= Anamaria Effler =

Romanian-American physicist

Anamaria Effler is a Romanian and American physicist who studies gravitational waves as a scientist in the LIGO experiment at Livingston, Louisiana. Her work at LIGO involves tracking down and removing sources of noise in the LIGO gravity wave detector.

==Early life and education==
Effler is originally from Arad, Romania. She was a high school student at Moise Nicoară National College, during which she competed in the national physics olympiads.

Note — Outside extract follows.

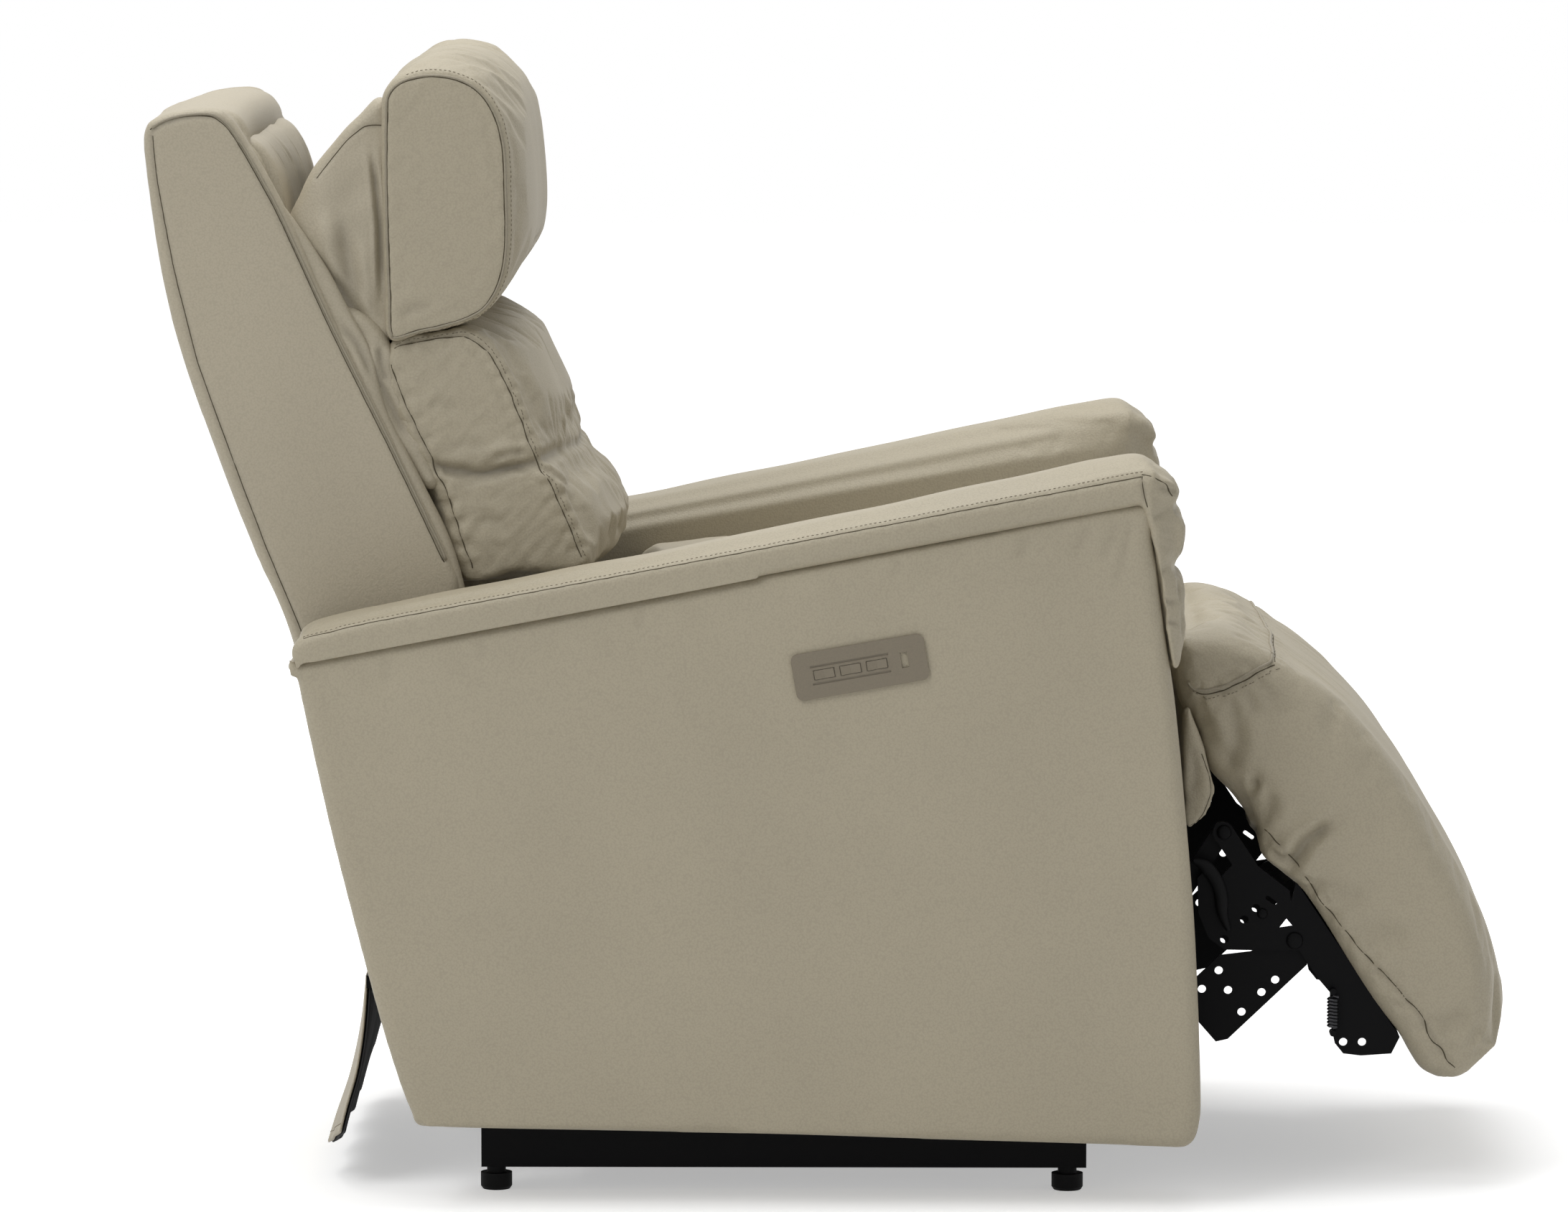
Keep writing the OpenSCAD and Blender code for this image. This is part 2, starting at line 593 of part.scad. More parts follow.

After graduating in 2003, she did her undergraduate studies at the California Institute of Technology, participating in two Summer Undergraduate Research Fellowships at LIGO and receiving a bachelor's degree in 2006. After working for the LIGO at its Hanford Site as an operations specialist for three years, she began doctoral studies in physics at Louisiana State University in 2009, choosing it as "the closest school to a LIGO site". She completed her Ph.D. in 2014. Her dissertation, Performance Characterization of the Dual-Recycled Michelson Subsystem in Advanced LIGO, was supervised by Gabriela González; she also cites LIGO scientist Valera Frolov as a mentor. She continued at LIGO, initially as a Caltech postdoctoral researcher.

==Recognition==
Effler was named as a Fellow of the American Physical Society in 2025, after a nomination from the APS Division of Gravitational Physics, "for key contributions to the performance of the LIGO gravitational wave detectors".